To tell the Makefile
to use shell.sh
, you will need to add the line SHELL=./shell.sh
to the top of the Makefile
. This should not be done manually. Instead, use the prepend
argument of make()
.
make(my_plan, parallelism = "Makefile", jobs = 2, prepend = "SHELL=./shell.sh")
SLURM users may be able to invoke srun
and dispense with shell.sh
altogether, though success may vary depending on the SLURM system. You will probably also need to set resource allocation parameters such as upper bounds on memory and runtime. See man srun
for the possible .SHELLFLAGS
.
make(
my_plan,
parallelism = "Makefile",
jobs = 2,
prepend = c(
"SHELL=srun",
".SHELLFLAGS=-N1 -n1 bash -c"
)
)
And you may be able to use recipe_command
to to talk to the cluster rather than prepend
(though most job schedulers require a script file).
make(my_plan, parallelism = "Makefile", jobs = 4,
recipe_command = "tell_cluster_to_submit Rscript -e")
If you are interested in Makefile
parallelism on a cluster, then you likely have a project that takes several hours or more to run. In that case, we recommend that you submit a master job on the login node that runs persistently until your work is complete. To do so, just save you call to make()
in an R script, say my_script.R
, and then deploy your work from the Linux terminal with the following.
nohup nice -19 R CMD BATCH script.R &
Some parallel backends, particularly mclapply
and future::multicore
, may create zombie processes. Zombie children are not usually harmful, but you may wish to kill them yourself. The following function by Carl Boneri should work on Unix-like systems. For a discussion, see drake issue 116.
fork_kill_zombies <- function(){
require(inline)
includes <- "#include <sys/wait.h>"
code <- "int wstat; while (waitpid(-1, &wstat, WNOHANG) > 0) {};"

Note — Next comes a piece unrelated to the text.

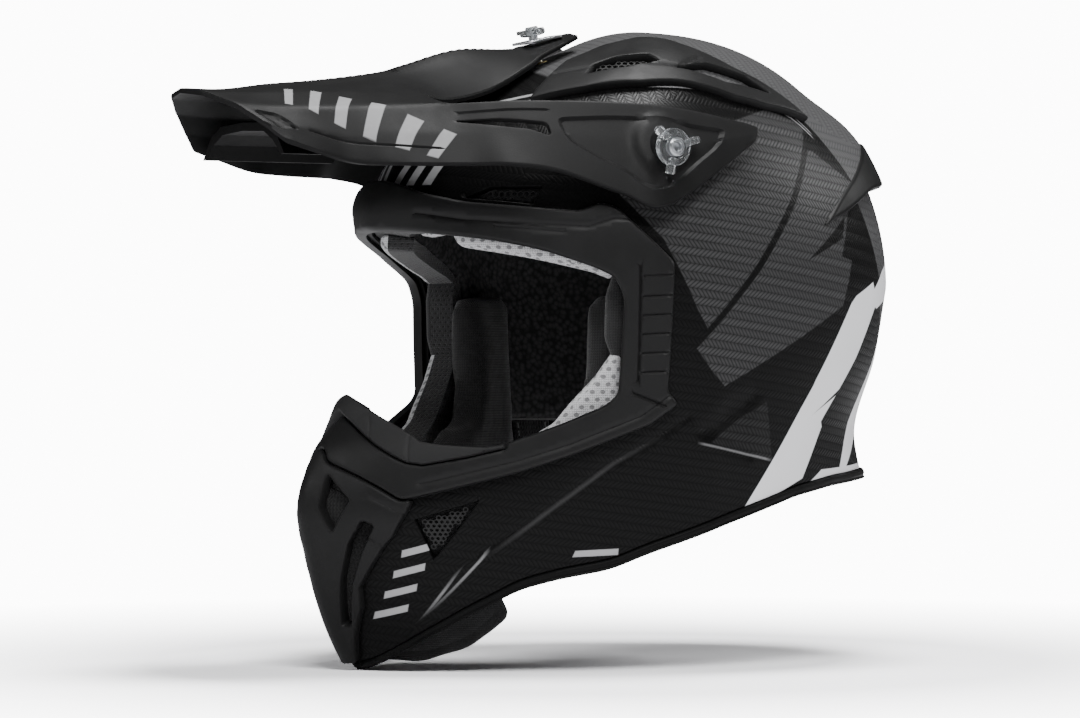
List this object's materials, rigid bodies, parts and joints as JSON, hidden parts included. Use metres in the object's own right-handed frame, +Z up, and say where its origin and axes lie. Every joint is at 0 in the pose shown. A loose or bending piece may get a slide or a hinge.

wait <- inline::cfunction(
body = code,
includes = includes,
convention = ".C"
)
invisible(wait())
}
See the timing vignette for explanations of functions rate_limiting_times()
and predict_runtime()
, which can help predict the possible speed gains of having multiple independent jobs. If you suspect drake
itself is slowing down your project, you may want to read the storage vignette to learn how to set the hashing algorithms of your project.